While we’re huffing and puffing over “Royal conduct” and sex with girls of legal age, we’re not talking about the fact there are sitting MPs who were once “affiliated” with groups that campaigned to have the age of consent lowered to 10. We’re forgetting that accusations of REAL paedophilia circulate around many high-profile MPs (usually only after they die).

And, of course, lost in all the fuss about Andrew is the fact Jeffrey Epstein is dead.

It may have been memed into a meaningless catchphrase, but it’s still true – Epstein didn’t kill himself. Not alone, anyway.

Broadly speaking one of only three things can have happened:

He called in some favours and faked his death.
He was allowed/encouraged to commit suicide.
He was outright murdered.

Which of these took place we may never know, but it doesn’t really matter. He’s gone. And wherever or however he’s gone, he didn’t do it alone.

Someone – or a collection of someone’s – helped him on his way, either literally or euphemistically.

Why?

Why is always the most important question, you can tell that because it’s always the one media ignore. We’re never encouraged to wonder why anything happens, to think through motive, risk-reward calculations or basic strategy.

These are the big questions, going unanswered while we all partake of Prince Andrew free-for-all.

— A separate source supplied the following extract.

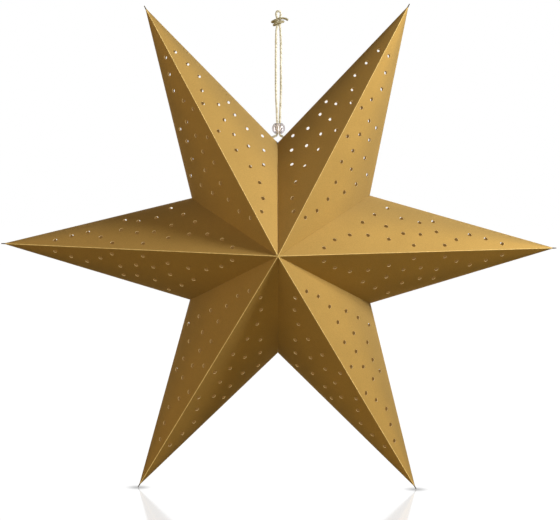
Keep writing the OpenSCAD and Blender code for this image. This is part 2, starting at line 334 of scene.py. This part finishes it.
even_half = math.radians(30)
notch_x, notch_z = NOTCH_RADIUS * math.cos(even_half), NOTCH_RADIUS * math.sin(even_half)
even_spread = (notch_z - PINCH_W / 2) / (TIP_RADIUS - PINCH_L - notch_x)
apex_x = notch_x + notch_z / even_spread
half_rise = HALF_DEPTH / apex_x
print("apex at", round(apex_x, 4), "spread", round(even_spread, 4), "rise", round(half_rise, 4))


def wall_spreads(name):
    names = list(TIP_ANGLES)
    i = names.index(name)
    before, after = names[i - 1], names[(i + 1) % len(names)]
    spreads = {}
    for side, notch, other in ((-1, before, before), (1, name, after)):
        half = math.radians(side * (TIP_ANGLES[other] - TIP_ANGLES[name]) % 360) / 2
        radius = NOTCH_AFTER[notch] * MM
        spreads[side] = radius * math.sin(half) / (apex_x - radius * math.cos(half))
    print(name, "half width per length", {side: round(v, 4) for side, v in spreads.items()})
    return spreads


def into_point(own):
    return Matrix.Rotation(math.radians(own), 4, "Y") @ Matrix.Translation(-STAR_MIDDLE)


def wall_normal(p, side, spread):
    reach = max(apex_x - p.x, 1e-6)
    wide, high = abs(p.z) / (spread * reach), p.y / (half_rise * reach)
    n_z = side * (1 + SOFTNESS - wide) / spread
    n_y = (1 + 2 * SOFTNESS) * high / half_rise
    return Vector(((n_y * p.y + n_z * p.z) / reach, n_y, n_z)).normalized()

# %% [markdown]
# The card is offset-printed with a pearl gold: mica flakes in a satin varnish over a cream core.
# Most of its light is scattered, and part comes back as a broad metallic sheen. The folds are
# paler, partly because the print is rubbed there and partly as a painted highlight, for the light
# that a real rounded fold catches. The tips are grey where they were pinched with glue, and the cut
# edges in the holes show the cream core. Paper tooth is 0.4 mm wide, drawn at 1 mm so that it
# shows, and the print is uneven in clouds of 36 mm. The pale edge of a fold is ragged every 4 mm.
# Towards the side of each point the print is painted darker and greyer, as painted shade and a
# painted grey sheen where the wall turns away. The inner face glows faintly, painted light for the
# little light that thin card lets through, so the inside of the star is a deep brown and never
# black. The folds glow as part of their painted highlight, and the cut edges glow as painted light.

# %% Card materials
# The fold colour is partly rubbed print and partly a painted highlight.
PRINT_GOLD, FOLD_WEAR_AND_HIGHLIGHT, PINCHED_TIP = "#C9A25A", "#E8C680", "#6C5C40"
INNER_FACE, CREAM_CORE = "#A8844A", "#F2E4C0"
# Painted shade and a painted grey sheen: the print is darkened and cooled towards each point's
# sides.
UNSHADED_MIDDLE_TONE, PAINTED_SIDE_SHADE = "#FFFFFF", "#E4E8F6"
FOLD_HALF = 0.43 * MM
PINCH_BLEND = 0.5 * MM
TOOTH_SCALE, CLOUD_SCALE, FOLD_EDGE_SCALE = 1000.0, 28.0, 250.0
TOOTH_HEIGHT = 0.1 * MM
TOOTH_SHADE, CLOUD_SHADE = (0.93, 1.07), (0.97, 1.03)
# Glow colours, all painted light: in the inner face, on the folds as a painted highlight, and on
# the cut edges.
LIGHT_THROUGH_CARD, FOLD_HIGHLIGHT_GLOW, LIGHT_IN_CUT = "#8F7648", "#E2C87C", "#D2BC84"
INNER_GLOW, FOLD_HIGHLIGHT_STRENGTH, CUT_GLOW = 0.42, 0.38, 0.55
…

The fool of the family used to go into the Army or the Church, but now he’s dressed in motley and thrust in front of the TV cameras to gambol and pratfall to the laughs and jeers of the common man. The individual is sacrificed, but the institution is preserved.

I’ve used the autotomy of lizard tails as a metaphor before, and while it may display a lack of imagination to revisit that particular well, there’s no denying it fits well enough.

Of course there’s a temptation to go after Prince Andrew, he likely deserves it, but if we throw everything behind that, we’re in danger of losing the bigger picture. Like a dog being distracted with a string of sausages.

There’s something much bigger than Prince Andrew at the heart of all this, but we won’t find it if we content ourselves with feasting on the morsels the press are happy to feed us.